Metrics collection plumbing

  • Add the Composer dependency promphp/prometheus_client_php:^2.7 to obtain the CollectorRegistry, counters, gauges, and histograms. The project already requires APCu; the Prometheus client can use its APC adapter for local development and Redis storage in clustered deployments.
  • A new service provider (or optional bamboo/metrics-prometheus module) will register the collector registry within the container, expose a middleware to observe request timing, and provide helper services for custom instrumentation.
  • OpenSwoole workers need a shared collector to avoid per-worker caches. Use the Prometheus Prometheus\\Storage\\InMemory driver backed by Swoole\Table or Redis to aggregate counts. The bootstrap sequence will initialize the storage so forked workers inherit the connection/table descriptor.
  • The /metrics handler will pull samples from the registry and write the body using Prometheus\\Renderer\\TextFormat. Because the ResponseEmitter streams raw text, no special casing is required beyond setting the Content-Type header.

Timeout middleware strategy

  • Implement a TimeoutMiddleware that wraps the downstream handler in OpenSwoole\Coroutine::withTimeout() (or uses Swoole\Timer::after() fallback when coroutines are unavailable). When the timeout elapses, it aborts the request, increments a bamboo_http_timeouts_total counter, and returns a 504 response.
  • Configuration for default/global timeouts will live in etc/middleware.php under a timeouts group so routes can opt in or override with alias syntax defined in the v0.3 middleware document.
  • The middleware will emit timing data around the downstream call so latencies are recorded even when the timeout trips. Metrics instrumentation should use the shared collector registered in the container.

Circuit breaker middleware strategy

  • Introduce a CircuitBreakerMiddleware that monitors upstream failures using a rolling window stored in Swoole\Table or APCu. When thresholds are exceeded (configurable via etc/middleware.php), the middleware short-circuits requests and returns 503 Service Unavailable with a retry-after hint.
  • Middleware ordering matters: circuit breakers must run before expensive work so they will be placed early in the global stack (before authentication or route handlers) but after logging so failures are still recorded.
  • State transitions (closed → open → half-open) will publish gauges/counters to Prometheus so operators can correlate breaker activity with upstream outages.

Graceful shutdown & health checks

  • OpenSwoole exposes on('Shutdown') and on('WorkerExit') hooks.

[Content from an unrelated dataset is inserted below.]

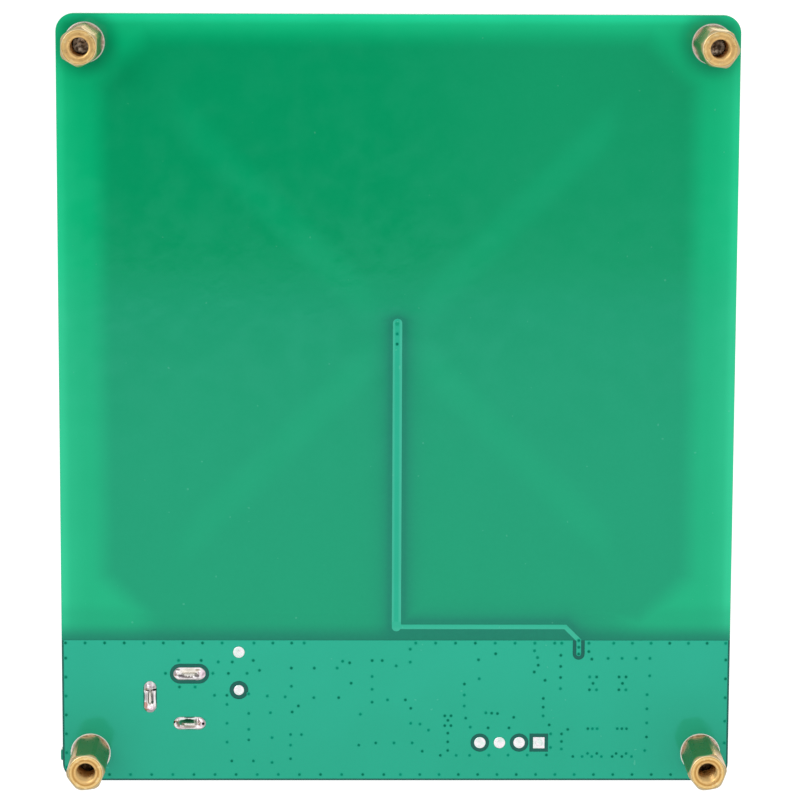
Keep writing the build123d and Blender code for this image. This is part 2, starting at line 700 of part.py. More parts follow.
# Front tracks: each runs from pad to pad, or ends on a small land over a via.
mcu_x, mcu_y = mcu_place[0], front_edge + mcu_place[1]
mcu_reach = mcu_span / 2
row_y = [mcu_y + row for row in spread(3, row_step)]
feed_rows = [mcu_y + spot * mcu_lead_pitch for spot in (-2.5, -0.5, 2.5)]
chip_half = small_chip[0] / 2
tracks = []
for level, leave in zip(row_y, feed_rows):
    meet = mcu_x - mcu_reach - pad_margin
    tracks.append([(mcu_x - mcu_reach, leave), (meet, leave), (column + chip_half, level)])
    tracks.append([(column - chip_half, level), (column - column_step + chip_half, level)])
last_x = column - column_step - chip_half
lands = [(last_x - 2 * chip_gap, row_y[1]), (last_x - 3 * chip_gap, row_y[2])]
tracks.append([(last_x, row_y[1]), lands[0]])
tracks.append([(last_x, row_y[2]), lands[1]])
driver_x, driver_y = driver_place[0], front_edge + driver_place[1]
driver_reach = driver_span / 2
outer_lead = 1.5 * driver_lead_pitch
turn_in = driver_x + outer_lead + 2 * chip_gap
tracks.append([
    (last_x, row_y[0]),
    (turn_in, row_y[0]),
    (driver_x + outer_lead, driver_y - driver_reach - pad_margin / 2),
])
tracks.append([
    (landing_x, landing_end),
    (landing_x, landing_end - branch_width),
    (driver_x + outer_lead, driver_y + driver_reach),
])
decoupling_y = front_edge + below_driver
medium_half = medium_chip[0] / 2
for middle in driver_columns:
    for spot in (-1, 1):
        x = middle + spot * driver_spacing / 4
        lead_end = (middle + spot * outer_lead, driver_y - driver_reach)
        tracks.append([lead_end, (x, decoupling_y + medium_half)])
        tracks.append([(x, decoupling_y - medium_half), (x, front_edge + bulk_y + large_chip[0] / 2)])
crystal_x, crystal_y = crystal_place[0], front_edge + crystal_place[1]
clock_leads = [mcu_y + spot * mcu_lead_pitch for spot in (1.5, -1.5)]
tracks.append([(mcu_x + mcu_reach, clock_leads[0]), (crystal_x - pad_x, crystal_y + pad_y)])
below_crystal = crystal_y - crystal_length / 2 - chip_gap
tracks.append([
    (mcu_x + mcu_reach, clock_leads[1]),
    (crystal_x - pad_x - crystal_pad, below_crystal),
    (crystal_x + pad_x - chip_gap / 2, below_crystal),
    (crystal_x + pad_x, crystal_y - pad_y),
])
for side in (-1, 1):
    above = (crystal_x + side * crystal_size[0] / 2, front_edge + above_crystal - chip_half)
    tracks.append([(crystal_x + side * pad_x, crystal_y + pad_y), above])
led_x, led_y = led_place[0], front_edge + led_place[1]
lands.append((led_x, led_y + led_length / 2 + 2 * chip_gap))
lands.append((led_x, front_edge + led_resistor - chip_half - 2 * chip_gap))
led_resistor_y = front_edge + led_resistor
tracks.append([lands[2], (led_x, led_y + led_length / 2)])
tracks.append([(led_x, led_y - led_length / 2), (led_x, led_resistor_y + chip_half)])
tracks.append([(led_x, led_resistor_y - chip_half), lands[3]])

# Supply tracks, from the jack through the diode and the regulator.
diode_x, diode_y = diode_place[0], front_edge + diode_place[1]
regulator_x, regulator_y = regulator_place[0], front_edge + regulator_place[1]
supply_tracks = [
    [(jack_x, rear_lug_y), (diode_x + diode_span, diode_y), (diode_x + diode_span / 2, diode_y)],
    [
        (diode_x - diode_span / 2, diode_y),
        (diode_x - diode_span, diode_y),
        (regulator_x - beside, diode_y - diode_span / 2),
        (regulator_x - beside, regulator_y + medium_half),
    ],
    [
        (regulator_x, regulator_y + regulator_span / 2),
        (regulator_x + beside - chip_gap, regulator_y + regulator_span / 2),
        (regulator_x + beside, regulator_y + 2 * medium_half),
        (regulator_x + beside, regulator_y + medium_half),
    ],
]

# Front copper: component pads, tracks, the landing of the return track, and the ground plane around them.
front_pads.append(landing)
front_pads.append(lug_spots[0] * lug_pad - lug_slots[0])
nodes["component_pads"] = group(slab(pad, front_face, copper_thickness) for pad in front_pads)
lines = [(line, track_width) for line in tracks] + [(line, supply_width) for line in supply_tracks]
land = RegularPolygon(via_land_diameter / 2, 8, major_radius=False, rotation=22.5)
land_gap = RegularPolygon(via_land_diameter / 2 + track_gap, 8, major_radius=False, rotation=22.5)
pieces = Sketch() + [ribbon(line, width) for line, width in lines] + [Pos(*spot) * land for spot in lands]
pieces -= front_pads + lug_slots
track_windows = [ribbon(line, width + 2 * track_gap) for line, width in lines]
track_windows += [Pos(*spot) * land_gap for spot in lands]
nodes["front_tracks"] = slab(pieces, front_face, copper_thickness)
entry_height = strip_line - driver_pad_end + isolation_gap
entry_middle = Pos(entry_x, driver_pad_end + entry_height / 2)
entry_window = entry_middle * Rectangle(antenna_track + 2 * isolation_gap, entry_height)
front_cuts = windows + track_windows + [landing_window, entry_window]
front_cuts += [lug_spots[0] * lug_gap] + lug_slots[1:]
front_cuts += [spot * Circle(mounting_hole_diameter / 2) for spot in holes[2:]]
nodes["front_ground_plane"] = slab(plane - front_cuts, front_face, copper_thickness)

for name, part in nodes.items():
    export_step(part, "parts/" + name + ".step")
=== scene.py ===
import math
import bpy
import bmesh
from mathutils import Matrix, Vector


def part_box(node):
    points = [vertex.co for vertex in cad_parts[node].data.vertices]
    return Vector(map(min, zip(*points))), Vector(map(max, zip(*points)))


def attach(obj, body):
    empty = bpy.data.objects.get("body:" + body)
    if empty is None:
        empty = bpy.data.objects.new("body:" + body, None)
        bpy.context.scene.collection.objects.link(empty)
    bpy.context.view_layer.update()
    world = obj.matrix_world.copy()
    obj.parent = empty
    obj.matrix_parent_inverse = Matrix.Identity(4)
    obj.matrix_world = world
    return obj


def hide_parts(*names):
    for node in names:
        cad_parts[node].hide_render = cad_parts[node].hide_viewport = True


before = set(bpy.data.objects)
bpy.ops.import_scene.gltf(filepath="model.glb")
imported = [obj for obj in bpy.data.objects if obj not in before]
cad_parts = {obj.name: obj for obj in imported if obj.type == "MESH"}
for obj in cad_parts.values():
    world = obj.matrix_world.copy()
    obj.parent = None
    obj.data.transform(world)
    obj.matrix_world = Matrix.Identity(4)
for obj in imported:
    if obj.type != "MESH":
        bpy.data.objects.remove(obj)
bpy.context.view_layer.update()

millimetre = 0.001


def spot(x, y, z=0.0):
    # a place given in millimetres
    return Vector((x, y, z)) * millimetre


def paint(tone):
    # a screen colour, 0 to 255, as the shader's own linear values
    def linear(value):
        value = value / 255
        return value / 12.92 if value <= 0.04045 else ((value + 0.055) / 1.055) ** 2.4
    return tuple(linear(value) for value in tone) + (1.0,)


class Signal:
    # one socket of a node tree, so that shader maths reads as plain expressions
    def __init__(self, sheet, socket):
        self.sheet = sheet
        self.socket = socket

    def maths(self, operation, *others):
        values = dict(enumerate((self,) + others))
        return self.sheet.node("ShaderNodeMath", {"operation": operation}, values)

    def __add__(self, other):
        return self.maths("ADD", other)

    def __sub__(self, other):
        return self.maths("SUBTRACT", other)

    def __mul__(self, other):
        return self.maths("MULTIPLY", other)

    def __truediv__(self, other):
        return self.maths("DIVIDE", other)

    def __pow__(self, other):
        return self.maths("POWER", other)

    def __rsub__(self, other):
        return self * -1 + other

    def __abs__(self):
        return self.maths("ABSOLUTE")

    __radd__ = __add__
    __rmul__ = __mul__

    def least(self, other):
        return self.maths("MINIMUM", other)

    def most(self, other):
        return self.maths("MAXIMUM", other)

    def ramp(self, start, end, low=0.0, high=1.0):
        # low before start, high after end, with a soft turn between
        settings = {"interpolation_type": "SMOOTHSTEP"}
        values = {"Value": self, "From Min": start, "From Max": end, "To Min": low, "To Max": high}
        if start > end:
            values.update({"From Min": end, "From Max": start, "To Min": high, "To Max": low})
        return self.sheet.node("ShaderNodeMapRange", settings, values)

    def within(self, start, full, fade, end):
        # one between full and fade, nothing before start and after end
        return self.ramp(start, full) * self.ramp(end, fade)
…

Register listeners that flush pending metrics, mark workers as unhealthy in the readiness registry, and close Redis connections. The HTTP server bootstrap (bootstrap/server.php) will wire these callbacks during application boot.
  • Implement lightweight /healthz (liveness) and /readyz (readiness) endpoints. The liveness check returns 200 as long as the worker loop is running; readiness reports 200 only when critical dependencies (Redis, database, Prometheus storage) are reachable.
  • A shared HealthRegistry service will track worker readiness state. It uses a Swoole\Table or cache entry updated on start/stop events. The Prometheus exporter will expose bamboo_worker_ready gauges sourced from this registry.
  • Graceful shutdown will tie into the CLI command http.serve so signals sent to the managed OpenSwoole server first mark readiness as false, stop accepting new connections, wait for in-flight requests to complete (observed via the shared collector), and finally exit.

Integration summary

  • Dependencies – Composer require promphp/prometheus_client_php and enable Redis or Swoole Table storage. Optional extension: ext-apcu for local storage.
  • ResponseEmitter – No functional changes; handlers must return PSR responses with the correct headers so the emitter can stream metrics text and health payloads unchanged.
  • Middleware pipeline – Timeout and circuit breaker middleware will be registered via etc/middleware.php using the v0.3 alias/group conventions, ensuring deterministic ordering with other global middleware. Instrumentation hooks in each middleware feed the shared collector.
  • Operational hooks – Bootstrap wiring listens for OpenSwoole worker events to maintain readiness state and flush metrics before exit, while new health endpoints give orchestrators clear liveness signals.